What we’re reading today:
- Grand Central Station and The Takings Clause – from the Constitutional Law Prof Blog, a link to a WNYC/NPR podcast about Grand Central Terminal and the Penn Central takings case. Worth listening, if only to hear the money quote near the end: “you see New Yorkers all the time staking claim in this building, pointing up at cerulean blue sky saying ‘hey, this belongs to us.'” Yes, we guess it does. And you know what? You didn’t pay for it.
- Another one about the 100th anniversary of Grand Central: Gideon Kanner writes Calling All Grand Central Junkies!, linking to the NY Times‘s republication of its 1913 special celebrating the opening of the terminal.
- In that vein, a snarky commentary about the wonders of Pennsylvania Station. Who needs a cerulean blue sky?
- In what reads more like a redeveloper’s press release, the Washington Post reports about the Skyland Shopping Center project — a series of cases that generated more heat than light — in Skyland Shopping Center re-development will come at a price. The narrative of the story is those darn property owners made it really difficult for the D.C. mayor’s pet project to evict the existing property owners and tenants from the site and put in a Wal-Mart. “Skyland’s developers, selected in May 2002, have spent $3 million of their own money[.]” The horror!
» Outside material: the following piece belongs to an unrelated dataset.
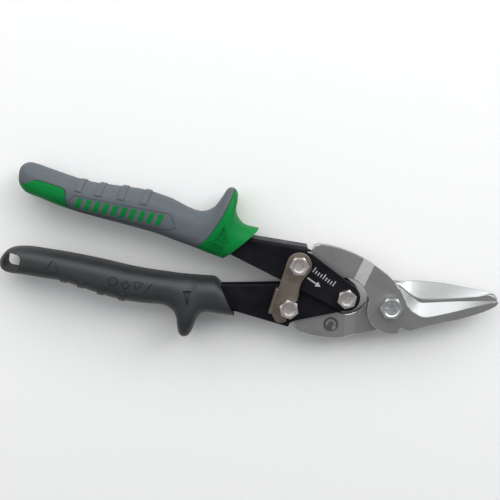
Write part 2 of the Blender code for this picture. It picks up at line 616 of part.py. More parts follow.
def fasteners(zinc, steel):
    under = -UPPER_OUT - SEAT_GAP
    end = under - NUT_H + 0.4
    hex_bolt("upper_tang_bolt", UPPER_PIVOT, LATCH_TOP + SEAT_GAP, end, BOLT_AF, BOLT_HEAD_H,
             BOLT_R, zinc, 13)
    hex_nut("upper_tang_nut", UPPER_PIVOT, under, NUT_H, BOLT_AF, BOLT_R, zinc)
    hex_bolt("handle_pivot_bolt", HANDLE_PIVOT, UPPER_OUT + SEAT_GAP, end, BOLT_AF,
             BOLT_HEAD_H, BOLT_R, zinc, 30)
    hex_nut("handle_pivot_nut", HANDLE_PIVOT, under, NUT_H, BOLT_AF, BOLT_R, zinc)
    ring("handle_pivot_bush", HANDLE_PIVOT, BOLT_R + RUN_GAP, BOLT_R + RUN_GAP + BUSH_WALL,
         -LOWER_IN + SEAT_GAP, LOWER_IN - SEAT_GAP, steel)
    under = -LOWER_OUT - SEAT_GAP
    hex_bolt("lower_tang_bolt", LOWER_PIVOT, LATCH_TOP + SEAT_GAP, under - NUT_H + 0.4,
             BOLT_AF, BOLT_HEAD_H, BOLT_R, zinc, -9, neck=LATCH_BASE - SEAT_GAP)
    hex_nut("lower_tang_nut", LOWER_PIVOT, under, NUT_H, BOLT_AF, BOLT_R, zinc)
    ring("lower_tang_collar", LOWER_PIVOT, BOLT_R + RUN_GAP, COLLAR_R, LOWER_OUT + SEAT_GAP,
         LATCH_BASE - SEAT_GAP, zinc)
    for side, word in ((1, "top"), (-1, "underside")):
        low, high = sorted((side * (TANG_FACE + SEAT_GAP), side * (UPPER_IN - SEAT_GAP)))
        ring(f"upper_tang_spacer_{word}", UPPER_PIVOT, BOLT_R + RUN_GAP, TANG_END_R - RUN_GAP,
             low, high, steel)
    middle = (UPPER_OUT + LATCH_BASE) / 2
    ring("latch_wave_washer", UPPER_PIVOT, BOLT_R + RUN_GAP, BOLT_AF * 0.58,
         middle - WAVE_WASHER_T / 2, middle + WAVE_WASHER_T / 2, steel, WAVE_HEIGHT)
    washer = -BLADE_FACE - SEAT_GAP - WAVE_HEIGHT
    seat = washer - WAVE_WASHER_T - WAVE_HEIGHT - SEAT_GAP
    ring("main_pivot_washer", MAIN_PIVOT, MAIN_BOLT_R + RUN_GAP, MAIN_BOLT_AF * 0.62,
         washer - WAVE_WASHER_T, washer, steel, WAVE_HEIGHT)
    hex_bolt("main_pivot_bolt", MAIN_PIVOT, BLADE_FACE + SEAT_GAP, seat - MAIN_NUT_H + 0.4,
             MAIN_BOLT_AF, MAIN_HEAD_H, MAIN_BOLT_R, steel, 10)
    hex_nut("main_pivot_nut", MAIN_PIVOT, seat, MAIN_NUT_H, MAIN_BOLT_AF, MAIN_BOLT_R, steel)


def stand_on_origin():
    """Move the whole tool so that its box stands with its bottom centre on the origin."""
    bpy.context.view_layer.update()
    graph = bpy.context.evaluated_depsgraph_get()
    corners = []
    for item in FRAME.children:
        if not item.hide_render:
            seen = item.evaluated_get(graph)
            mesh = seen.to_mesh()
            corners += [seen.matrix_world @ vert.co for vert in mesh.vertices]
            seen.to_mesh_clear()
    low = Vector([min(c[i] for c in corners) for i in range(3)])
    high = Vector([max(c[i] for c in corners) for i in range(3)])
    FRAME.location = (-(low.x + high.x) / 2, -(low.y + high.y) / 2, -low.z)
    print("box", [round(n, 6) for n in high - low])
    for name, pivot in (("main pivot", MAIN_PIVOT), ("upper tang", UPPER_PIVOT),
                        ("lower tang", LOWER_PIVOT), ("handle pivot", HANDLE_PIVOT)):
        print(name, [round(n, 6) for n in FRAME.location + pivot * MM])


clear_scene()
FRAME = bpy.data.objects.new("tool_frame", None)
bpy.context.collection.objects.link(FRAME)

BLADE_STEEL = material("blade_steel", (0.30, 0.30, 0.29), 0.38, 1.0)
BLACK_STEEL = material("black_steel", (0.012, 0.012, 0.016), 0.35, 0.2)
ZINC = material("zinc", (0.55, 0.51, 0.50), 0.35, 1.0)
BRIGHT_STEEL = material("bright_steel", (0.42, 0.43, 0.43), 0.32, 1.0)
LATCH_STEEL = material("latch_steel", (0.30, 0.26, 0.21), 0.45, 1.0)
SPRING_STEEL = material("spring_steel", (0.20, 0.20, 0.21), 0.30, 1.0)
GREY_RUBBER = material("grey_rubber", (0.115, 0.13, 0.14), 0.60, 0.0)
GREEN_RUBBER = material("green_rubber", (0.015, 0.30, 0.05), 0.45, 0.0)
CHARCOAL = material("charcoal", (0.030, 0.033, 0.036), 0.42, 0.0)

front_blade(BLADE_STEEL)
back_blade(BLADE_STEEL)
upper_pocket = channel("upper_handle_channel", upper_stations(), (UPPER_IN, UPPER_OUT), 1,
                       HANDLE_PIVOT, BLACK_STEEL)
lower_pocket = channel("lower_handle_channel", lower_stations(), (LOWER_IN, LOWER_OUT), -1,
                       HANDLE_PIVOT, BLACK_STEEL)
upper_grip(upper_pocket, GREY_RUBBER, GREEN_RUBBER)
lower_grip(lower_pocket, CHARCOAL)
latch(LATCH_STEEL)
return_spring(SPRING_STEEL)
fasteners(ZINC, BRIGHT_STEEL)
stand_on_origin()
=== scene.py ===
from math import atan2, cos, pi, radians, sin

import bmesh
import bpy
from mathutils import Matrix, Vector
from mathutils.bvhtree import BVHTree


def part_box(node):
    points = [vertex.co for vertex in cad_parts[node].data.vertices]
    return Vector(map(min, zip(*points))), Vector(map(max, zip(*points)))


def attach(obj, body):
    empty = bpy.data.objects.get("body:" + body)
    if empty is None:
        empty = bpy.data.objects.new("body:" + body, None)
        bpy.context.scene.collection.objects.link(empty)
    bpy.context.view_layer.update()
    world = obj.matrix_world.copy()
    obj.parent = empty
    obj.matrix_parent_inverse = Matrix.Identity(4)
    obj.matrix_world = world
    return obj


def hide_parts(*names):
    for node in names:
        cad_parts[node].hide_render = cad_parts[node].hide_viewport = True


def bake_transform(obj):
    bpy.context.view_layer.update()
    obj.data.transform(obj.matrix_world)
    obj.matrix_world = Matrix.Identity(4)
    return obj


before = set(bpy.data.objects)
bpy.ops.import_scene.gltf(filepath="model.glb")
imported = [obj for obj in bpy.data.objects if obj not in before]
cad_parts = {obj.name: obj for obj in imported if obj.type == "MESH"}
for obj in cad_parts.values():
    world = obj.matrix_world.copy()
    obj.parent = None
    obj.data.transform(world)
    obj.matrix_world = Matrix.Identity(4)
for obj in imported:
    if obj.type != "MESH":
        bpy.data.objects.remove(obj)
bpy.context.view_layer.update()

# ---- The two blades ---------------------------------------------------------------------
# Each is one drop forging from tang to tip, in hardened alloy steel. The flats are ground
# dull, and the slopes that run down to the cutting edges are ground bright. Outside the
# jaw the rounded edges, and faintly the tang ramps, are painted near white: a painted highlight.

MM = 0.001


def middle(node):
    low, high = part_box(node)
    return (low + high) / 2


main_pivot = middle("main_pivot_bolt")
main_pivot.z = middle("upper_handle_channel").z      # the shear plane between the blades


def at(x, y, z=0.0):
    """A place in millimetres from the main pivot and the shear plane."""
    return main_pivot + Vector((x, y, z)) * MM


def arc(centre, radius, start, end, count):
    turns = [radians(start + (end - start) * i / (count - 1)) for i in range(count)]
    return [(centre[0] + radius * cos(a), centre[1] + radius * sin(a)) for a in turns]


def node(material, kind, inputs, **settings):
    """Add a shader node. Each input is a value or another node's output."""
    made = material.node_tree.nodes.new("ShaderNode" + kind)
    for key, value in settings.items():
        setattr(made, key, value)
    for key, value in inputs.items():
        if isinstance(value, bpy.types.NodeSocket):
            material.node_tree.links.new(value, made.inputs[key])
        else:
            made.inputs[key].default_value = value
    return made


def new_finish(name, metallic, specular=0.5):
    made = bpy.data.materials.new(name)
    made.use_nodes = True
    shader = made.node_tree.nodes["Principled BSDF"]
    shader.inputs["Metallic"].default_value = metallic
    shader.inputs["Specular IOR Level"].default_value = specular
    return made


def wire(material, socket, value):
    shader = material.node_tree.nodes["Principled BSDF"]
    material.node_tree.links.new(value, shader.inputs[socket])


def grain(material, size, stretch=(1, 1, 1), detail=2.0):
    """Random grain of about a size in metres, drawn out along the axes with less stretch."""
    place = node(material, "TexCoord", {}).outputs["Object"]
    drawn = node(material, "Mapping", {"Vector": place, "Scale": stretch}).outputs[0]
    noise = node(material, "TexNoise", {"Vector": drawn, "Scale": 1 / size, "Detail": detail})
    return noise.outputs[0]


def between(material, value, low, high, start=0.3, end=0.7):
    """A value's stretch from start to end, turned into one from low to high."""
    return node(material, "MapRange", {"Value": value, "From Min": start, "From Max": end,
                                       "To Min": low, "To Max": high}).outputs[0]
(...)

- Remember that case we posted about a few weeks ago about an oyster farming operation in a Marin County, California National Seashore? Well, the other shoe has dropped. The court has denied the company’s request for a preliminary injunction allowing the farm to remain open while the issues are litigated. See this story from the San Francisco Chronicle, and this story from the Santa Rosa Press Democrat for more, including this quote from a spokesman for the “National Parks Conservation Association,” that the decision “affirms that our national parks will be safe from privatization schemes, and that special places like Drakes Estero will rise above attempts to hijack Americans’ wilderness.” We’re not sure how an operation that was there prior to the existence of the National Seashore can be considered “hijacking” of wilderness or a “privatization scheme,” but there you have a reflection of a certain mindset in a tidy little quote.
- “Screwed by the Town” – When land use codes kill free speech – from J. David Breemer at PLF’s Liberty Blog. In the Fourth Circuit, painting a motto on your house could be a violation of local sign and zoning ordinances, the First Amendment notwithstanding.
- From the Legal Planet blog, If the Constitution is Dead, where does that leave Takings? A critique of the originalist theory of construction.